I worked for a parent like that - despite her saying when she employed me that she wanted the children to go out & about, to explore and have fun ... she soon started telling me I had to wait in for the boiler man to come ( who never came ) or for a parcel to be delivered/picked up ( which never happened ) or, if I told her we were going to the zoo the next day, I would arrive at work to find out that one of the children was going somewhere for lunch 11.30-1.30, or another child was coming over to play! ( the mums always told me that she had arranged it last minute ) I gave notice as I couldn't work like that. I was being treated like a 16 yr old with no experience, where as I was in my mid 20's with lots of qualifications & experience! once I'd given notice mum tried to make life very difficult.

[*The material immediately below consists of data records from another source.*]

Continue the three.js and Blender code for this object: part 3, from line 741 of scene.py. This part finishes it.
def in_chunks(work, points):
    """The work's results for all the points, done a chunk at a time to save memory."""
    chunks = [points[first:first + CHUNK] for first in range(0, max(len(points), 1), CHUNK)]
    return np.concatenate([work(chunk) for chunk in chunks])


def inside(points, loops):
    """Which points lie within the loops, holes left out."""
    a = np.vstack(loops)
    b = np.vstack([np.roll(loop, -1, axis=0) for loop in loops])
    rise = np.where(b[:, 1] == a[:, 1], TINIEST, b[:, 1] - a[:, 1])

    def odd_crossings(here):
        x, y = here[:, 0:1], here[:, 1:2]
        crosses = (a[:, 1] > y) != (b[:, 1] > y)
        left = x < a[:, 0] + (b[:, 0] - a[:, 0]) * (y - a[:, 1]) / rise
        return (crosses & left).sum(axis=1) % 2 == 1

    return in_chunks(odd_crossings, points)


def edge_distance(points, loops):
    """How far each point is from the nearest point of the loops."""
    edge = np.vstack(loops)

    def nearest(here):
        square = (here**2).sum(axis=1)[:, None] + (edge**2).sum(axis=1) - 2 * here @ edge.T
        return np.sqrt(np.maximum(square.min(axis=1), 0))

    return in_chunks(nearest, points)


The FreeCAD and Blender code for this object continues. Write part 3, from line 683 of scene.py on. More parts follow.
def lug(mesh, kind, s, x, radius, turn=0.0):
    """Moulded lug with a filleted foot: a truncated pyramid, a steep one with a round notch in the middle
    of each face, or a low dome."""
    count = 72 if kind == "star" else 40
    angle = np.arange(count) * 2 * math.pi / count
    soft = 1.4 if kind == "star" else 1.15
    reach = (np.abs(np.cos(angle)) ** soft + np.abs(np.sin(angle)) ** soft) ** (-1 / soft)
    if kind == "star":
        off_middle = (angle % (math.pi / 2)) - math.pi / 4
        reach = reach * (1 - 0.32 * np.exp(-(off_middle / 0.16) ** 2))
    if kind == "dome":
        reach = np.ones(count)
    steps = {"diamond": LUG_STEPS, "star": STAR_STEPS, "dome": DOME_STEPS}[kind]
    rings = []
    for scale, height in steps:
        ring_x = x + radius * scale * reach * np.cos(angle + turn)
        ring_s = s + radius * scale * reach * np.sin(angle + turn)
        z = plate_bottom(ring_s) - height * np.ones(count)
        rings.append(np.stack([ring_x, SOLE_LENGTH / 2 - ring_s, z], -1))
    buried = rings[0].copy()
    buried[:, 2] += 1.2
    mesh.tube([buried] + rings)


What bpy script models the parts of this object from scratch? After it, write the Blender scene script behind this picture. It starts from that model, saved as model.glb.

floradora, children do need time in their own house/space to play without interuptions, but IF you employ an experienced nanny, you do need to loosen the reins and trust your nanny. I would have conversations with my employers about what the children did/activities etc, but it was always a 2 way discussion as we all knew the children, and wanted what was best for them. it also depends on how your employer speaks to you; passing messages by text is not good!

jackie 7
06-12-2013, 11:49 AM
In my last nanny job j soon realised I would have little control over what the children did. A baby was born while I was there and mum wanted/ demanded he was home for lunch every day. I have up planning much as I had yo collect the 14 yr old from school. I managed to do a degree while there. I handed in mg notice when she said her husband wanted to know shy I wasn't changing all the light bulbs snd what did I do all day. I had become a housekeeper/nanny by accident. The worst Thing she said was that she dicing have another child because I didn't want to do babies any more. They will say anything to you because they feel guilty for employing you. Rise above it. They know you need the reference. Smile all day and plan loads of home activities that she has to pay for. Tell her you will do lots of craft activities. Good luck.